Working papers

Recent and forthcoming publications

Data collection

Brazil

My collaborators and I designed and implemented the largest network scale-up survey ever conducted, with n=25,000 respondents in 27 Brazilian cities. The survey allows me to apply the new method I develop in my dissertation to estimate adult death rates and out-migration rates in each city. For deaths and out-migration, there are gold-standard rates we can validate the new method against, meaning that we will have 27 different tests of the new method's accuracy for two different quantities.

Rwanda

My collaborators and I designed and implementated a large, nationally-representative household survey from Rwanda (n=5,000).
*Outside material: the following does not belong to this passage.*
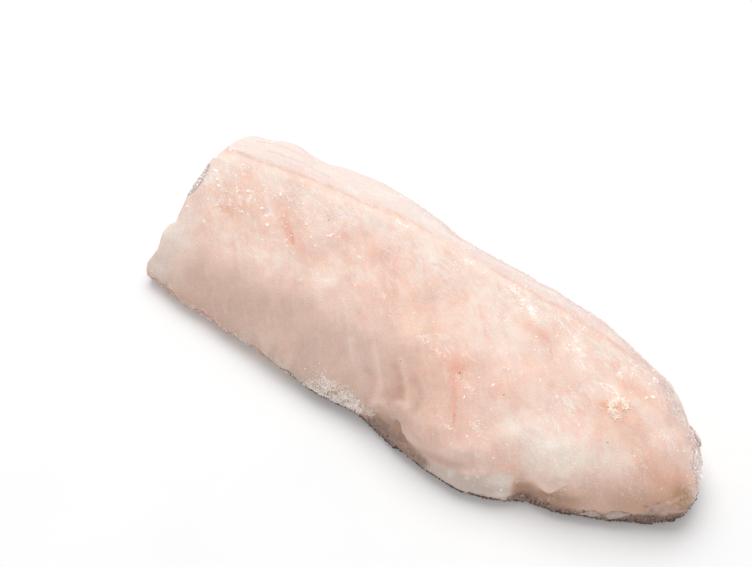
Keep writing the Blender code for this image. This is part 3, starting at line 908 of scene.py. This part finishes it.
def scatter(count, density, seed):
    """Random places on the flesh, more of them where the density is higher."""
    rng = seeded(seed)
    a, b, c = p[tri[:, 0]], p[tri[:, 1]], p[tri[:, 2]]
    area = np.linalg.norm(np.cross(b - a, c - a), axis=1)
    weight = area * density[tri].mean(axis=1)
    pick = rng.choice(len(tri), count, p=weight / weight.sum())
    u, v = rng.random(count), rng.random(count)
    over = u + v > 1
    u[over], v[over] = 1 - u[over], 1 - v[over]
    places = a[pick] + u[:, None] * (b - a)[pick] + v[:, None] * (c - a)[pick]
    return places, n[tri[pick, 0]]


def strewn(count, density, small, large, seed, size_seed):
    """Random places, their facings and sizes."""
    places, facing = scatter(count, density, seed)
    return places, facing, seeded(size_seed).uniform(small, large, count)


def ice_coat(name, mask, height, material, sink=0.35):
    """A closed skin of ice over the part of the flesh where the mask is not 0."""
    keep = (mask[tri] > 0.03).all(axis=1)
    used, index = np.unique(tri[keep], return_inverse=True)
    faces = index.reshape(-1, 3)
    rise = height[used] * mask[used] - 0.15 * (1 - mask[used]) ** 2
    outer = p[used] + n[used] * rise[:, None]
    inner = p[used] - n[used] * sink
    count = len(used)
    edges = np.concatenate([faces[:, [0, 1]], faces[:, [1, 2]], faces[:, [2, 0]]]).tolist()
    seen = {(a, b) for a, b in edges}
    wall = [(b, a, a + count, b + count) for a, b in edges if (b, a) not in seen]
    shell = faces.tolist() + (faces[:, ::-1] + count).tolist() + wall
    smooth = [True] * (2 * len(faces)) + [False] * len(wall)
    link_mesh(name, np.concatenate([outer, inner]), shell, material, smooth)


FLAKES = (
    # x, lower and upper height: irregular flakes of ice low on the side
    ((79.8, 5.4, 7), (81.5, 3.6, 9.3), (84, 4.4, 9.8), (87.5, 7.6, 8.4)),
    ((72.5, 5, 5.8), (74, 3.6, 7.2), (76.5, 3.4, 8.2), (79.4, 5.2, 6.2)),
)


def flake_mask():
    """Where the flakes low on the side lie."""
    x, _, z = p.T
    mask = np.zeros(len(p))
    for flake in FLAKES:
        at, low, high = np.array(flake).T
        inside = np.minimum(z - np.interp(x, at, low, left=99, right=99),
                            np.interp(x, at, high, left=-99, right=-99) - z)
        mask = np.maximum(mask, ramp(inside + 0.3 * frayed(p), 0, 1.2))
    return mask * ramp(-n[:, 1], 0.1, 0.6) * (z > 1)


def lay_coats():
    """Skins of ice: on the two lobes, on the cut end and low on the side."""
    first, second, coat = end_lobes(p)
    thick = np.where(first > second, 2.5, 1.7) + 0.35 * layered(p, 1.6, 311, 2)
    ice_coat("end_glaze", coat, thick, glaze)
    ice_coat("cut_glaze", cut_glaze(p), 0.45 + 0.2 * layered(p, 1.2, 321, 2), lens)
    ice_coat("side_flakes", flake_mask(), 0.45 + 0.15 * layered(p, 1.4, 331, 2), grimy)


SPECKS = (
    # x, y, radius: the larger crystals on the top, each a few shards
    (-97, 9, 0.55), (-94.5, 6, 0.45), (-92.5, 4.5, 0.5), (-89, 4, 0.4), (-85.5, 6, 0.45),
    (-86.5, 6.5, 0.35), (-82, 7.5, 0.5), (-80, 6, 0.4), (-80, 5, 0.4), (-80, 1, 0.4),
    (-89, -1.5, 0.42), (-90, -8, 0.38), (-77, 10.5, 0.36), (-71.5, 12, 0.5), (-74.5, 5, 0.46),
    (-71.5, 3, 0.4), (-69, 0.5, 0.48), (-60, -1, 0.34), (-59.5, 1, 0.34), (-57, 6.5, 0.46),
    (-52.5, 3, 0.5), (-47.5, 7, 0.4), (-98.5, -6.5, 0.4), (30, -6.5, 0.42), (31.5, -6, 0.34),
    (36, -5, 0.4), (44, 19.5, 0.48), (49, 20.5, 0.4), (58, -9, 0.4), (25, -13.5, 0.4),
    (63, 18, 0.38), (65.5, 17.5, 0.38), (66, 14, 0.34), (72, 14, 0.38), (69, 7.5, 0.38),
    (74, 9, 0.38),
)


def shards(places, facing, sizes, seed, each=4):
    """Several small shards for each place, so that no crystal is a plain grain."""
    rng = seeded(seed)
    pick = np.repeat(np.arange(len(places)), each)
    aside = rng.normal(0, 0.55, (len(pick), 3)) * sizes[pick, None]
    return places[pick] + aside, facing[pick], sizes[pick] * rng.uniform(0.45, 0.95, len(pick))


def lay_specks():
    """The larger crystals that show, and more of their kind around them."""
    x, y, _ = p.T
    top = ramp(n[:, 2], 0.6, 0.9) * (0.15 + ramp(layered(p, 14, 405, 2), -0.1, 0.4))
    top *= np.maximum(ramp(y, -10, 2), ramp(x, 18, 40))
    top += 2 * spot(p, -76, 6, 20, 9)
    more = strewn(SPECKS_MORE, top, 0.12, 0.27, 403, 401)
    both = [np.concatenate(pair) for pair in zip(set_down(SPECKS), more)]
    grains("frost_specks", *shards(*both, 409), 407, frost, 0.4)


def lay_frost():
    """Fine frost lying in patches on the top and along the ridges."""
    density = np.zeros(len(p))
    for x, y, half_x, half_y, turn, strength in FROSTED:
        density += 0.5 * strength * spot(p, x, y, half_x, half_y, turn)
    for strength, half, points in TRAILS:
        density += 1.5 * strength * stroke(p[:, 0], p[:, 1], points, half)
    density *= ramp(fibres(p, -22, 3, 0.9, 91), -0.3, 0.5) * ramp(n[:, 2], 0.2, 0.6)
    grains("fine_frost", *strewn(FINE_GRAINS, density, 0.06, 0.19, 411, 413), 415, frost, 0.2)


def lay_rime():
    """Coarser rime: crumbly stretch, tip, back edge and the skirt of the near side."""
    x, y, z = p.T
    drift = noise(p, 4, 429)
    crust = 6 * crumbly(p) * ramp(z, 3.5, 6.5)
    tip = 4.5 * ramp(x, 66, 80) * ramp(0.9 - n[:, 2], 0, 0.4) * ramp(y + 9, 0, 10)
    tip *= ramp(z + 2.5 * drift, 3, 9)
    back = ramp(y, 17, 22) * ramp(x, -36, -16) * ramp(80 - x, 0, 20)
    back *= 1.8 * ramp(0.8 - n[:, 2], 0, 0.4) * ramp(z + 2 * drift, 14, 24)
    skirt = 0.7 * ramp(7.5 - z, 0, 2) * (z > 1) * ramp(-n[:, 1], 0.2, 0.5) * ramp(-24 - x, 0, 8)
    density = (crust + tip + back + skirt) * (0.3 + ramp(noise(p, 2.2, 421), -0.2, 0.6))
    places, facing, sizes = strewn(RIME_GRAINS, density, 0.09, 0.28, 423, 425)
    sizes *= 1 + 0.5 * (places[:, 1] > 20)
    grains("edge_rime", places, facing, sizes, 427, rime, 0.3)


def lay_sparkle():
    """Bright grains caught on the outside of the ice at both ends."""
    density = 3 * cut_glaze(p) + 2.2 * end_lobes(p)[2] * (p[:, 2] > 5)
    places, facing, sizes = strewn(SPARKLES, density, 0.08, 0.26, 445, 447)
    places += facing * np.where(places[:, 0] < 0, 0.5, 1.5)[:, None]
    grains("sparkle", places, facing, sizes, 449, frost, 0.2)


def lay_foot_grains():
    """Dull grains of frost on the shaded foot and in the recess; dark crumbs below, which also stand in
    for shade along the bottom edge.
    """
    x, y, z = p.T
    low = 1.6 * rim(p, n) + 0.9 * foot(p) + 1.5 * crumbly(p) * ramp(6 - z, 0, 3)
    spread = 0.3 + ramp(noise(p, 2.5, 435), -0.3, 0.6)
    frosty = strewn(FOOT_GRAINS, low * spread, 0.07, 0.21, 437, 439)
    grains("foot_frost", *frosty, 441, dull, 0.3)
    # dark crumbs along the bottom edge, which also stand in for the shade there
    edge = 0.1 * rim(p, n) + ramp(-n[:, 2] - 0.15, 0, 0.3) * ramp(x, -36, -24)
    edge *= (z > 0.3) * (z < 8) * ramp(6 - y, 0, 6)
    crumbs = strewn(FOOT_CRUMBS, edge * spread, 0.12, 0.42, 451, 453)
    grains("foot_crumbs", *crumbs, 455, dark_frost, 0.3)


CRUST = np.array([(70.8, 1.6), (69.4, 3.1), (67.4, 3.5), (65.9, 2.6), (65.8, 0.8), (66.4, -0.8),
                  (68, -2), (70.2, -2.2)])


def lay_crust():
    """The crusty bit near the tip: a crumbly heap that curls round a hollow."""
    rng = seeded(431)
    heap = []
    for _ in range(CRUST_CRUMBS):
        t = rng.uniform(0, len(CRUST) - 1.001)
        k, f = int(t), t % 1.0
        x, y = CRUST[k] * (1 - f) + CRUST[k + 1] * f + rng.normal(0, 0.7, 2)
        at, out = on_top(x, y)
        away = abs(x - 68.2) + abs(y - 0.4)
        height = rng.uniform(0, 0.6) * exp(-(away / 4.5) ** 2)
        heap.append((at + out * height, out, rng.uniform(0.1, 0.3)))
    places, facing, sizes = (np.array(part) for part in zip(*heap))
    grains("crusty_bit", places, facing, sizes, 433, curd, 0.3, ico)
    some = rng.choice(CRUST_CRUMBS, CRUST_CRYSTALS, replace=False)
    grains("crust_crystals", places[some] + facing[some] * 0.3, facing[some],
           rng.uniform(0.1, 0.26, CRUST_CRYSTALS), 443, frost, 0.4)


CHIPS = (
    # x, y, z or None for the top, length, width, turn in degrees
    (24, -21, None, 1.2, 0.4, 15), (30, -13, None, 1.5, 0.6, -30),
    (75.5, 10.5, None, 1.7, 1.1, -20), (-100, 13, None, 2, 0.7, 70),
    (-97.5, 18.5, None, 1.4, 0.6, 20), (-44.5, 39, 19.5, 2.4, 1.2, 10),
    (42, -4, None, 1, 0.4, 30), (45.5, 11, None, 1.4, 0.4, -40),
    (43.5, 12, None, 1.2, 0.4, -40), (72, 17.5, None, 0.8, 0.6, 0),
    (48, -36, 9, 1, 0.4, 0),
)


def lay_chips():
    """Flat chips of ice lying on the flesh."""
    base, faces = ico()
    rng = seeded(441)
    verts, index = [], []
    for k, (x, y, z, length, width, turn) in enumerate(CHIPS):
        at, out = on_top(x, y) if z is None else nearest(x, y, z)
        lean = Vector(out).to_track_quat("Z", "X").to_matrix()
        size = np.array([length, width, 0.45 * width]) / 2
        shape = base * (1 + rng.uniform(-0.25, 0.2, (len(base), 1))) * size
        spun = shape @ np.array(Matrix.Rotation(-radians(turn), 3, "Z"))
        verts.append(spun @ np.array(lean).T + at + out * 0.12 * width)
        index.append(faces + len(base) * k)
    link_mesh("ice_chips", np.concatenate(verts), np.concatenate(index), frost)


def tube(points, radius, sides=7):
    """A closed ring of ice along the points."""
    points = np.array(points)
    count = len(points)
    verts, faces = [], []
    for k in range(count):
        ahead = points[(k + 1) % count] - points[k - 1]
        across = np.cross(ahead, (0, 0, 1))
        across /= np.linalg.norm(across)
        up = np.cross(across, ahead / np.linalg.norm(ahead))
        here, after = k * sides, (k + 1) % count * sides
        for s in range(sides):
            a = 2 * pi * s / sides
            verts.append(points[k] + radius * (cos(a) * across + sin(a) * up))
            beside = (s + 1) % sides
            faces.append((here + s, here + beside, after + beside, after + s))
    return np.array(verts), faces


RINGS = (
    # x, y, half x, half y, turn in degrees, radius of the ring's thickness
    (62.6, 4.9, 3.5, 0.95, -3, 0.11), (72.9, 16.9, 0.75, 0.65, 0, 0.14),
    (49.5, -6, 0.5, 0.4, 0, 0.09), (70, 21, 0.4, 0.35, 0, 0.09),
)
RING_POINTS = 36


def lay_rings():
    """Thin raised rings of clear ice: a long lens and a few small bubbles."""
    verts, faces = [], []
    for x, y, half_x, half_y, turn, radius in RINGS:
        ring = []
        a = radians(turn)
        for k in range(RING_POINTS):
            t = 2 * pi * k / RING_POINTS
            u, v = half_x * cos(t), half_y * sin(t)
            if half_x > 2:
                v *= abs(sin(t)) ** (3 if u > 0 else 1)
            at, out = on_top(x + u * cos(a) - v * sin(a), y + u * sin(a) + v * cos(a))
            ring.append(at + out * radius * 0.4)
        more, quads = tube(ring, radius)
        start = sum(len(v) for v in verts)
        verts.append(more)
        faces += [tuple(i + start for i in q) for q in quads]
    link_mesh("ice_rings", np.concatenate(verts), faces, frost, True)


DARK_BITS = (
    # x, y, radius
    (-51, 11.5, 0.24), (-1.7, -19.2, 0.22), (18.3, -14.6, 0.3), (34.7, -14.1, 0.24),
    (71.4, -11.1, 0.2), (-3, -7.3, 0.13), (18.8, -23, 0.13),
)

lay_coats()
lay_specks()
lay_frost()
lay_rime()
lay_sparkle()
lay_foot_grains()
lay_crust()
lay_chips()
lay_rings()
grains("dark_bits", *set_down(DARK_BITS), 451, dark, 0.1, ico)


# ---- floor, light and camera ----

def make_floor():
    made = Nodes("floor")
    tone = made.mapped(made.noise(20, 2), 0.3, 0.7, 0.92, 0.94)
    grey = made.add("CombineColor", {"Red": tone, "Green": tone, "Blue": tone})
    made.fill(made.shader, {
        "Base Color": grey.outputs["Color"], "Roughness": 0.9, "Specular IOR Level": 0.1,
        "Emission Color": (1, 1, 1, 1), "Emission Strength": 0.1})
    mesh = bpy.data.meshes.new("floor")
    half = 3.0
    mesh.from_pydata([(-half, -half, 0), (half, -half, 0), (half, half, 0), (-half, half, 0)],
                     [], [(0, 1, 2, 3)])
    mesh.materials.append(made.material)
    obj = linked("floor", mesh)


def area_light(name, place, size, power):
    light = bpy.data.lights.new(name, "AREA")
    light.shape = "SQUARE"
    light.size = size
    light.energy = power
    obj = linked(name, light)
    obj.location = place
    obj.rotation_mode = "QUATERNION"
    obj.rotation_quaternion = (-Vector(place)).to_track_quat("-Z", "Y")


def make_world():
    world = bpy.data.worlds.new("world")
    bpy.context.scene.world = world
    world.use_nodes = True
    background = world.node_tree.nodes["Background"]
    background.inputs["Color"].default_value = (1, 1, 1, 1)
    background.inputs["Strength"].default_value = 0.52
    bpy.context.scene.view_settings.view_transform = "Standard"


def make_camera():
    """The photograph's camera, fitted to the loin's outline."""
    data = bpy.data.cameras.new("camera")
    data.lens = 100.0
    data.sensor_width = 36.0
    obj = linked("camera", data)
    elevation, azimuth, roll = radians(55), radians(34), radians(-0.287)
    aim, distance = Vector((-0.028706, 0.006742, 0.012)), 0.7115
    out = cos(elevation)
    back = Vector((out * sin(azimuth), -out * cos(azimuth), sin(elevation)))
    flat = Vector((0, 0, 1)).cross(back).normalized()
    above = back.cross(flat)
    right = cos(roll) * flat + sin(roll) * above
    up = -sin(roll) * flat + cos(roll) * above
    place = Matrix((right, up, back)).transposed().to_4x4()
    place.translation = aim + back * distance
    obj.matrix_world = place
    bpy.context.scene.camera = obj


make_floor()
area_light("key", (-0.35, 0.49, 1.26), 1.3, 12.8)
make_world()
make_camera()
We collected the data needed to produce adult death rate estimates using the new method. (Adult death rates aren't known in Rwanda, and new techniques like the one my dissertation is based on are needed to estimate them.) We also conducted a survey experiment that showed that there may be a trade-off between the quantity and quality of information collected in a scale-up study. Our experimental design can serve as a template for future scale-up studies that seek to produce substantive estimates while simultaneously using an experiment to learn more about the methodology used to produce scale-up estimates.

Dissertation

My dissertation focused on a new way to estimate adult mortality rates in poor countries where there are currently no reliable data on deaths. This problem is important because, as long as we can’t figure out how to measure adult mortality in the world’s poorest countries, we can’t measure life expectancy, understand the full impact of the HIV/AIDS epidemic, or investigate socioeconomic differences in health. In my dissertation, I develop a new method for estimating adult death rates from a household survey. The new strategy – which builds on existing techniques from demography, sociology, and anthropology – is based on the idea that we can ask survey respondents to tell us about deaths in their personal networks to learn about deaths in the general population. I apply the new method in a large household survey conducted in 27 Brazilian cities (see below). I also apply the method in a nationally-representative household survey from Rwanda, which is a country where adult death rates aren’t known, and new techniques are needed to estimate them (see below). Although my dissertation focuses on adult mortality, the new technique could be applied to estimate many other quantities that are currently hard to measure.